*Set task*
Repeat exactly the lines of the listing below, please, starting with the first and ending with the line containing "on the model."; leave out the rest.

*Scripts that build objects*
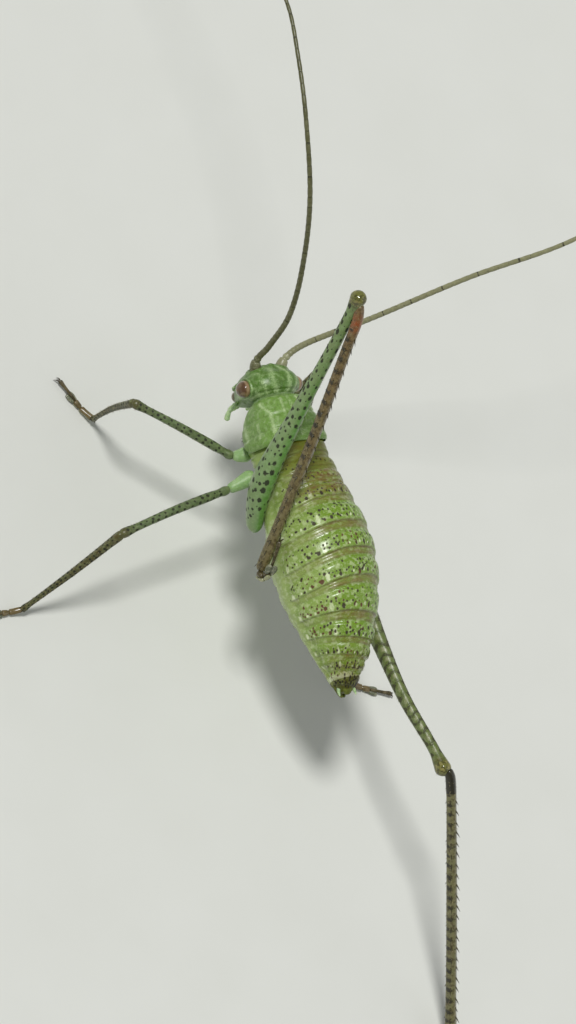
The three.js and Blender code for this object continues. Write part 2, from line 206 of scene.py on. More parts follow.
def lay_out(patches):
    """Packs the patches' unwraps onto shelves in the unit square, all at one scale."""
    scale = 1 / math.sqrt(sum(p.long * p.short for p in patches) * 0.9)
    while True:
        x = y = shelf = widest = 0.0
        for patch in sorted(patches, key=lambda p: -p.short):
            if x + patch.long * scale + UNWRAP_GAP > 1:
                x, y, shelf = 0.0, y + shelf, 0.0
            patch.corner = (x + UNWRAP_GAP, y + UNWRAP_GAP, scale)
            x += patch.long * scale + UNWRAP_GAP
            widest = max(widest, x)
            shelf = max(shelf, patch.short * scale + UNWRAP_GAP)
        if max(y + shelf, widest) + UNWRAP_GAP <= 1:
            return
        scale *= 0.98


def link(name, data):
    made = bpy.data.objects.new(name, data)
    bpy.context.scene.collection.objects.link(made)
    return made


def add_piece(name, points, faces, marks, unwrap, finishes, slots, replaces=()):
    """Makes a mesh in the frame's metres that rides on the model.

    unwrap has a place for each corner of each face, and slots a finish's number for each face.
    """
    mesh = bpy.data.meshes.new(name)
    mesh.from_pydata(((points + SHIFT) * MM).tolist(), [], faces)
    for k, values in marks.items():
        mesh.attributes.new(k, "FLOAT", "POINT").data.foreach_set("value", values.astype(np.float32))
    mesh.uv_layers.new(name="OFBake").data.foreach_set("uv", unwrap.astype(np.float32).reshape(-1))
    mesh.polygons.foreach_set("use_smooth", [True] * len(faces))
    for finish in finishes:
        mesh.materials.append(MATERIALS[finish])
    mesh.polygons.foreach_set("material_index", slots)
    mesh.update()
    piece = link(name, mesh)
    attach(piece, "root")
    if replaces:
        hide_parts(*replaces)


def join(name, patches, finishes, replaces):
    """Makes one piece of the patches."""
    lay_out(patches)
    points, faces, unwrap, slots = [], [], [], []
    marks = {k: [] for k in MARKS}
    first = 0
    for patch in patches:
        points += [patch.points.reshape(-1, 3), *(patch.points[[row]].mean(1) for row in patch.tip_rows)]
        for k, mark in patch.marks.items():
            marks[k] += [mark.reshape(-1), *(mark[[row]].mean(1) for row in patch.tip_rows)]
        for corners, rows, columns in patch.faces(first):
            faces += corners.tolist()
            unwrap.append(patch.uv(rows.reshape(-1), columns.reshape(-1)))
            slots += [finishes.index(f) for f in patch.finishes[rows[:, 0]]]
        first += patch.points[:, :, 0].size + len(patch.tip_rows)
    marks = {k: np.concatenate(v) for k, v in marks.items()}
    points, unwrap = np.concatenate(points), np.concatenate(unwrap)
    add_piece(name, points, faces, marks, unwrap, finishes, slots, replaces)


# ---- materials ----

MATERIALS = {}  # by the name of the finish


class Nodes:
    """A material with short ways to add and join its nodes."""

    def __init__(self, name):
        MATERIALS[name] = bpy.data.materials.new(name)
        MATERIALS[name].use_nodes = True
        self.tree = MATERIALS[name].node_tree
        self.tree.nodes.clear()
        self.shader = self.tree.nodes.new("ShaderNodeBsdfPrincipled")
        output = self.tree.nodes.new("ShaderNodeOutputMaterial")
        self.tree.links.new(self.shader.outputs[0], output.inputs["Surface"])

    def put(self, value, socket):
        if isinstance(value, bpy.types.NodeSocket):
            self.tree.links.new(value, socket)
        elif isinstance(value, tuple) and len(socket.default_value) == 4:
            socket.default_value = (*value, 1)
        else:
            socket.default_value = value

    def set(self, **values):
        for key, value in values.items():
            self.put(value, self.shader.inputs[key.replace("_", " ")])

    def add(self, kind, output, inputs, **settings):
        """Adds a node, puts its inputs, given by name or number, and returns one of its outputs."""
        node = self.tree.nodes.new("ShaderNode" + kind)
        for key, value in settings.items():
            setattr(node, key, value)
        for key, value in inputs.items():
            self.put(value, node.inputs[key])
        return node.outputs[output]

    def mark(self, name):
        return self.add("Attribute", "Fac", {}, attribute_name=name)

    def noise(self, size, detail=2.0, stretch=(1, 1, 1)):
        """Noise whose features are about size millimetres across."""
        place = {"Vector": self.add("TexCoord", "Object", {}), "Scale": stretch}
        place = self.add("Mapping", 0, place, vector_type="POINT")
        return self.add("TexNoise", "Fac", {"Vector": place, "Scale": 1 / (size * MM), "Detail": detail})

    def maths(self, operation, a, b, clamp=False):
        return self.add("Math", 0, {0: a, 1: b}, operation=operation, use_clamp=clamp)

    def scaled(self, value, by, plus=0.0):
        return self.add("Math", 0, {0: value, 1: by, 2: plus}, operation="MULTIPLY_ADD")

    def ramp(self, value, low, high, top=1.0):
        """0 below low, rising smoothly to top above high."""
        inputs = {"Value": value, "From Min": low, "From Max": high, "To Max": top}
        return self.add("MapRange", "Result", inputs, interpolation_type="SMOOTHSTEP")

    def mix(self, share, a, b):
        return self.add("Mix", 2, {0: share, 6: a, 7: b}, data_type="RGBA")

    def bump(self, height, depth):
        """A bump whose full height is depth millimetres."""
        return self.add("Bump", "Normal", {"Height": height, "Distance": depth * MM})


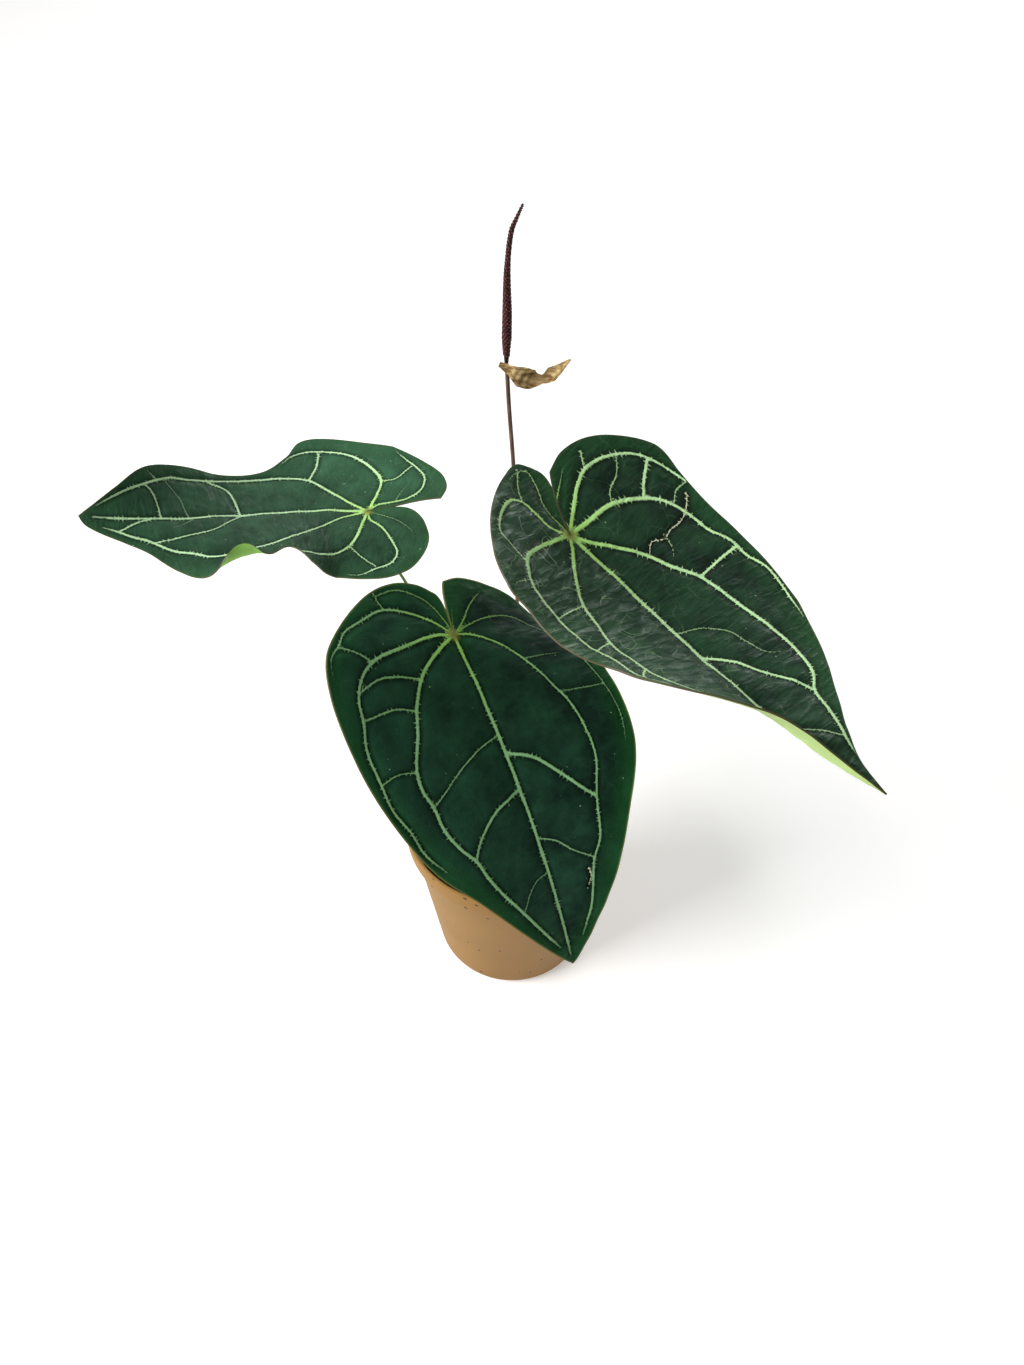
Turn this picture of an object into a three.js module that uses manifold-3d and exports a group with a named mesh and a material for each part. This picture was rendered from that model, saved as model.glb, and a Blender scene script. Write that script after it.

*Correct response*
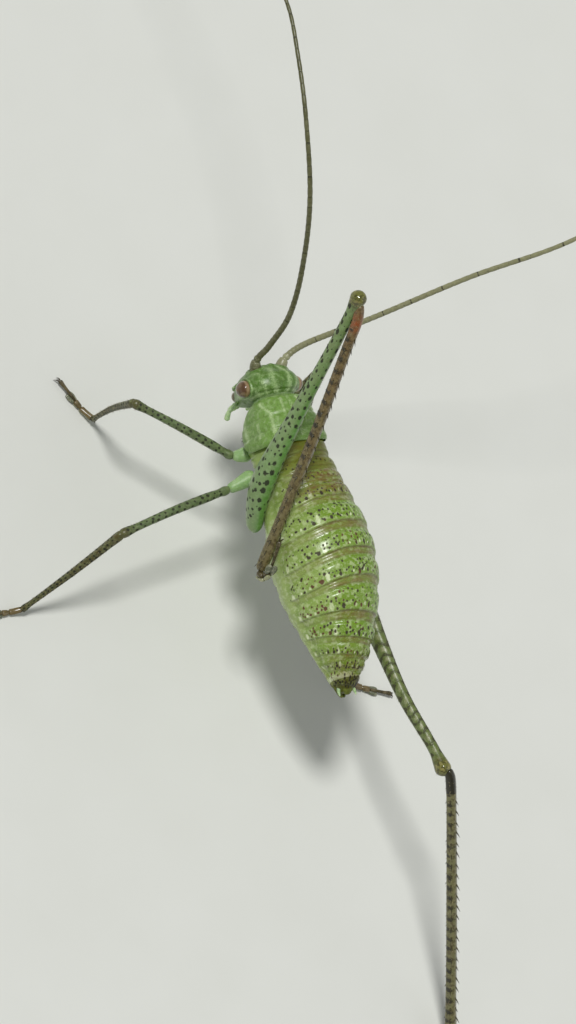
The three.js and Blender code for this object continues. Write part 2, from line 206 of scene.py on. More parts follow.
def lay_out(patches):
    """Packs the patches' unwraps onto shelves in the unit square, all at one scale."""
    scale = 1 / math.sqrt(sum(p.long * p.short for p in patches) * 0.9)
    while True:
        x = y = shelf = widest = 0.0
        for patch in sorted(patches, key=lambda p: -p.short):
            if x + patch.long * scale + UNWRAP_GAP > 1:
                x, y, shelf = 0.0, y + shelf, 0.0
            patch.corner = (x + UNWRAP_GAP, y + UNWRAP_GAP, scale)
            x += patch.long * scale + UNWRAP_GAP
            widest = max(widest, x)
            shelf = max(shelf, patch.short * scale + UNWRAP_GAP)
        if max(y + shelf, widest) + UNWRAP_GAP <= 1:
            return
        scale *= 0.98


def link(name, data):
    made = bpy.data.objects.new(name, data)
    bpy.context.scene.collection.objects.link(made)
    return made


def add_piece(name, points, faces, marks, unwrap, finishes, slots, replaces=()):
    """Makes a mesh in the frame's metres that rides on the model.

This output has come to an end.